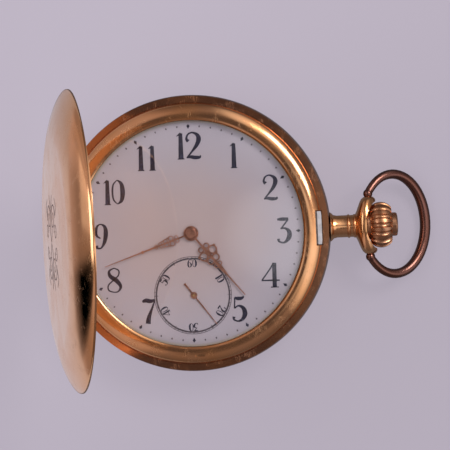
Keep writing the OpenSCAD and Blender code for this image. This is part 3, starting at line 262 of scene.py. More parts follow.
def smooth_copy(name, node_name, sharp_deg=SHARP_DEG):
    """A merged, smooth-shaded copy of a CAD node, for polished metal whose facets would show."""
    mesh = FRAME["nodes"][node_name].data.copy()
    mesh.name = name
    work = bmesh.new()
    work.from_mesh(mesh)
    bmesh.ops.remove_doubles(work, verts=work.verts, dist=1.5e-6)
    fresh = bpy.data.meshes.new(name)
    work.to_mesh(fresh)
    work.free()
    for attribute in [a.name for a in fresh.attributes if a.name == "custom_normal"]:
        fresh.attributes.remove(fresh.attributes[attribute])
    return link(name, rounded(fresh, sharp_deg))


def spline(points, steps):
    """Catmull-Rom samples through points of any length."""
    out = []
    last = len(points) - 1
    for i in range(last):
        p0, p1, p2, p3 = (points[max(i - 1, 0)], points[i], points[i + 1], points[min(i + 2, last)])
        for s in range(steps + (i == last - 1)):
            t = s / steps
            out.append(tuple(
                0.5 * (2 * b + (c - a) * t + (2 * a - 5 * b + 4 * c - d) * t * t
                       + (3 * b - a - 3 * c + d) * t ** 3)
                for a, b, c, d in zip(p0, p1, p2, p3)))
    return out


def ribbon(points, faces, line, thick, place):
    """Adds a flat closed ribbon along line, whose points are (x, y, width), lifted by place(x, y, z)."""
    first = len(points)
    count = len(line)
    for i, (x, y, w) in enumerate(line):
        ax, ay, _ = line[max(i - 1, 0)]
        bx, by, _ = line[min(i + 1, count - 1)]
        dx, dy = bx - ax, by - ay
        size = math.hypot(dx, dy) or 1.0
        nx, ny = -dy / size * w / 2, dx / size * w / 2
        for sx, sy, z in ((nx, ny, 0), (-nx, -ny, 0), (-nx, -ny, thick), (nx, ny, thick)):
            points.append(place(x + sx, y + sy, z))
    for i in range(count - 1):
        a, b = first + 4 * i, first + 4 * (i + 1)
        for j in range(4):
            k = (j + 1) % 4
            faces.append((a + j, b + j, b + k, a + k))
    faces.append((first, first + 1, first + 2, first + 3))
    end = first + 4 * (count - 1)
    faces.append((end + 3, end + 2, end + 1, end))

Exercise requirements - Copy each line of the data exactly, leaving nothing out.

Finished answer -
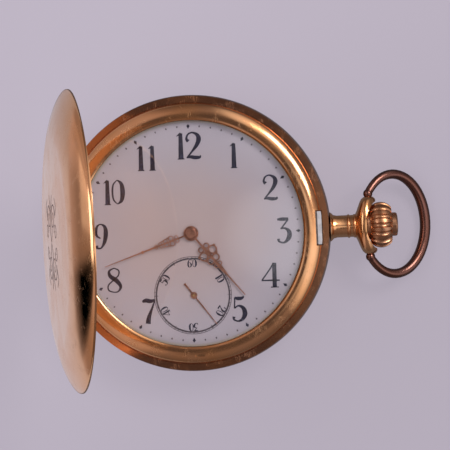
Keep writing the OpenSCAD and Blender code for this image. This is part 3, starting at line 262 of scene.py. More parts follow.
def smooth_copy(name, node_name, sharp_deg=SHARP_DEG):
    """A merged, smooth-shaded copy of a CAD node, for polished metal whose facets would show."""
    mesh = FRAME["nodes"][node_name].data.copy()
    mesh.name = name
    work = bmesh.new()
    work.from_mesh(mesh)
    bmesh.ops.remove_doubles(work, verts=work.verts, dist=1.5e-6)
    fresh = bpy.data.meshes.new(name)
    work.to_mesh(fresh)
    work.free()
    for attribute in [a.name for a in fresh.attributes if a.name == "custom_normal"]:
        fresh.attributes.remove(fresh.attributes[attribute])
    return link(name, rounded(fresh, sharp_deg))


def spline(points, steps):
    """Catmull-Rom samples through points of any length."""
    out = []
    last = len(points) - 1
    for i in range(last):
        p0, p1, p2, p3 = (points[max(i - 1, 0)], points[i], points[i + 1], points[min(i + 2, last)])
        for s in range(steps + (i == last - 1)):
            t = s / steps
            out.append(tuple(
                0.5 * (2 * b + (c - a) * t + (2 * a - 5 * b + 4 * c - d) * t * t
                       + (3 * b - a - 3 * c + d) * t ** 3)
                for a, b, c, d in zip(p0, p1, p2, p3)))
    return out


def ribbon(points, faces, line, thick, place):
    """Adds a flat closed ribbon along line, whose points are (x, y, width), lifted by place(x, y, z)."""
    first = len(points)
    count = len(line)
    for i, (x, y, w) in enumerate(line):
        ax, ay, _ = line[max(i - 1, 0)]
        bx, by, _ = line[min(i + 1, count - 1)]
        dx, dy = bx - ax, by - ay
        size = math.hypot(dx, dy) or 1.0
        nx, ny = -dy / size * w / 2, dx / size * w / 2
        for sx, sy, z in ((nx, ny, 0), (-nx, -ny, 0), (-nx, -ny, thick), (nx, ny, thick)):
            points.append(place(x + sx, y + sy, z))
    for i in range(count - 1):
        a, b = first + 4 * i, first + 4 * (i + 1)
        for j in range(4):
            k = (j + 1) % 4
            faces.append((a + j, b + j, b + k, a + k))
    faces.append((first, first + 1, first + 2, first + 3))
    end = first + 4 * (count - 1)
    faces.append((end + 3, end + 2, end + 1, end))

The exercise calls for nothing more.